Clever use of the hands by the designer both to accentuate the skill and protect the squeamish viewer.
It is not usual to depict surgeons at work on stamps, I believe.
This image of her at work is far more powerful than just a profile of her face would be. Lovely stamp.
Thanks. I agree.
To see a surgeon at work is unusual I'm sure. Fine stamp.
I agree, thanks.
An interesting stamp, beautifully designed! I first didn't notice that she is doing surgery because I'm missing the surgeon gloves (but maybe these didn't yet exist in her time?).And interesting to learn that she studied medicine before our Dutch pioneer Aletta Jacobs did. And I didn't know that plastic surgery already exists for so many years.Thank you for sharing!

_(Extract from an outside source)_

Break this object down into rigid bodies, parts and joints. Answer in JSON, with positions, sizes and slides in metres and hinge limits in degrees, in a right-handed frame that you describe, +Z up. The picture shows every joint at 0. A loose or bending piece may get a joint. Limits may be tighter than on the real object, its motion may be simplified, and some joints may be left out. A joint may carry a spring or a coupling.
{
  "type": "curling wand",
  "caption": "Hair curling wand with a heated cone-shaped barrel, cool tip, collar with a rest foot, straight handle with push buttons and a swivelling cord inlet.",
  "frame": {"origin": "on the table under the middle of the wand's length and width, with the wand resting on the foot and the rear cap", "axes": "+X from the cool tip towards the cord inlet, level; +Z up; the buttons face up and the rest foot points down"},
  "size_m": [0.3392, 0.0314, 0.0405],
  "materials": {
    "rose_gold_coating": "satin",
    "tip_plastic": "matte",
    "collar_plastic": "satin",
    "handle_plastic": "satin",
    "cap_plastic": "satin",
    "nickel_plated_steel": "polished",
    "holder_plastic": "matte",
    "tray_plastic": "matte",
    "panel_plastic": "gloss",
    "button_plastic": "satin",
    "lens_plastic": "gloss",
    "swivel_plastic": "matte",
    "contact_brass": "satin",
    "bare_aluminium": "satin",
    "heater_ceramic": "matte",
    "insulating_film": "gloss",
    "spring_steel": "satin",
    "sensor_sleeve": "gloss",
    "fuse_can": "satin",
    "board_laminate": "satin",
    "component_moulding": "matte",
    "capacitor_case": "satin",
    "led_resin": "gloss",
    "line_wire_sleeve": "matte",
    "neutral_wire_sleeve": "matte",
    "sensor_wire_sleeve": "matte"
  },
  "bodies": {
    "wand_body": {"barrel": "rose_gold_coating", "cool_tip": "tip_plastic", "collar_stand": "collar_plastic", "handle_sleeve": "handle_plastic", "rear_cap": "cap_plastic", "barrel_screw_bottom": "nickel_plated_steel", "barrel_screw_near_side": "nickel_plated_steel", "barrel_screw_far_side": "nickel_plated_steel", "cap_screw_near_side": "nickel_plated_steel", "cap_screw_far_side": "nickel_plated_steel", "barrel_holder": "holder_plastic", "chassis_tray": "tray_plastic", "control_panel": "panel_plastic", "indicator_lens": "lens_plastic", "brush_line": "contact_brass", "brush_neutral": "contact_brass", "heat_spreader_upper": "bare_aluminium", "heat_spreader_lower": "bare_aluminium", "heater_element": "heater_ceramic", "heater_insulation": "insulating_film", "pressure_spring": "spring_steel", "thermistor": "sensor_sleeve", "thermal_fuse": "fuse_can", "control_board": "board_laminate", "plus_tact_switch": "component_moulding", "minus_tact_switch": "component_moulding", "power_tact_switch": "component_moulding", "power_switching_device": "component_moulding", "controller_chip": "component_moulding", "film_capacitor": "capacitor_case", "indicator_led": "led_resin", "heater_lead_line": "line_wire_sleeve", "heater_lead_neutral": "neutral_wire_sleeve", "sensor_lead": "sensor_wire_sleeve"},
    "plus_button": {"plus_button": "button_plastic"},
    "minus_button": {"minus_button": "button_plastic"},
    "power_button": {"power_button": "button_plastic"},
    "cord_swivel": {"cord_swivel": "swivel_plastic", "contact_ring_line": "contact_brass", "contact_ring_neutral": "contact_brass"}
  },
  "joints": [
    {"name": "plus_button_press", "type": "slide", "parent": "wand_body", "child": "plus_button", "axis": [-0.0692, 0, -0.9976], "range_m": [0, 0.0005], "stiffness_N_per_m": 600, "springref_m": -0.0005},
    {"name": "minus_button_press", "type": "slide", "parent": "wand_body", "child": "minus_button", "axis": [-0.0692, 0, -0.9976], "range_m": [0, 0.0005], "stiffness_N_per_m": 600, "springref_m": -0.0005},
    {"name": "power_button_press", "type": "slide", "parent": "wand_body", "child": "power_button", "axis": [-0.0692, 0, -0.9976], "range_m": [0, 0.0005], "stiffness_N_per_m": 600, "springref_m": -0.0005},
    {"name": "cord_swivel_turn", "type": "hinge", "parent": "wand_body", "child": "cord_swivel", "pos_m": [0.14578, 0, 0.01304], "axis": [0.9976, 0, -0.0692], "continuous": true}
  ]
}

I hadn't noticed that! I've read in the Wikipedia that surgical glvoes are used since 1894, and the first disposable gloves were made as late as in 1964. But maybe it took a while to generalise the use of gloves (or maybe they wanted to make a more dramatic drawing, I don't know).

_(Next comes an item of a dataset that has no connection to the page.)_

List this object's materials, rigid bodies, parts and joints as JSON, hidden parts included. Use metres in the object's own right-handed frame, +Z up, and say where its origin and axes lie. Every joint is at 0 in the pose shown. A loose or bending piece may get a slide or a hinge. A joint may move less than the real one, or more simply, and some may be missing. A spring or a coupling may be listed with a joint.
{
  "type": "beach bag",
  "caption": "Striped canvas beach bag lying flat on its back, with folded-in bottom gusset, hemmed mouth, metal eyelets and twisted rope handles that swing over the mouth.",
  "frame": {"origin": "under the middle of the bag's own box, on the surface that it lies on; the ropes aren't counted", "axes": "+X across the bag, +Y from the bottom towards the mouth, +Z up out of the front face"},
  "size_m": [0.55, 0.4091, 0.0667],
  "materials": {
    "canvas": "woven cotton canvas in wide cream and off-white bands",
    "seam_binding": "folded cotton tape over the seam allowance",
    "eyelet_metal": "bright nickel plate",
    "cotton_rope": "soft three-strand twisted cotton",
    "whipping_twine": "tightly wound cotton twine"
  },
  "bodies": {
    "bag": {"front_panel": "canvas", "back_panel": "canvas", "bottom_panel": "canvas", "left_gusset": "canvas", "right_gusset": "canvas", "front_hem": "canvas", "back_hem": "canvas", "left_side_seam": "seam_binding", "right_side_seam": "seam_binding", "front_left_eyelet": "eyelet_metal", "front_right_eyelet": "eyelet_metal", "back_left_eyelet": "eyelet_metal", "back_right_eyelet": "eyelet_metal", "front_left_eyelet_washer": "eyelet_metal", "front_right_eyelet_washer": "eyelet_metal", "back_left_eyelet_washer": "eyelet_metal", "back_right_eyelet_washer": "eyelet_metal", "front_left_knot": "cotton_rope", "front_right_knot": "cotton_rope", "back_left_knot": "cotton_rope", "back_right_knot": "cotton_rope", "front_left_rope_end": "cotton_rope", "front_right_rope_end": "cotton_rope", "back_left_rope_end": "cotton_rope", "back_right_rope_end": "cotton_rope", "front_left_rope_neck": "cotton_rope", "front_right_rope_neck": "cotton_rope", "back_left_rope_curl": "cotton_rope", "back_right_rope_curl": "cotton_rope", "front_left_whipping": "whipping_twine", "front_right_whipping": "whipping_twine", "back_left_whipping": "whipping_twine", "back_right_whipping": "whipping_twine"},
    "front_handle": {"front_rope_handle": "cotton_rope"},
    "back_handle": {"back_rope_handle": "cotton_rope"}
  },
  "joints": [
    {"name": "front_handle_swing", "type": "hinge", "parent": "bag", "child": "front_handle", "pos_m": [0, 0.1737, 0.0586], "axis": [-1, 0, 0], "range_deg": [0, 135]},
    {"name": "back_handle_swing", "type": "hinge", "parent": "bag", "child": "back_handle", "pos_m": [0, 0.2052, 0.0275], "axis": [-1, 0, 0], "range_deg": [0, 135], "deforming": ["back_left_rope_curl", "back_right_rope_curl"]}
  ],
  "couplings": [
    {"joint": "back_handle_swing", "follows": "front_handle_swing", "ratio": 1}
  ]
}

In Spain, it was 1882 when the first women graduated in Medicine. Actually, there were three women, but one of them (Elena Maseras) never worked as a doctor and another one (Martina Castells) passed away before starting work. Only Dolors Aleu worked as a doctor. Three Catalan women, by the way. I don't think any of them have an stamp... :|
I agree, unusual to see a surgeon doing surgery on a stamp. And a pity the first female Spanish doctors have not been celebrated with a stamp.
I hope it will change in the future. Maybe it's a sort of purplewashing, but finally we're getting some women on stamps (far from equality, still!).
Thank you for coming. All your comments make me extremely happy.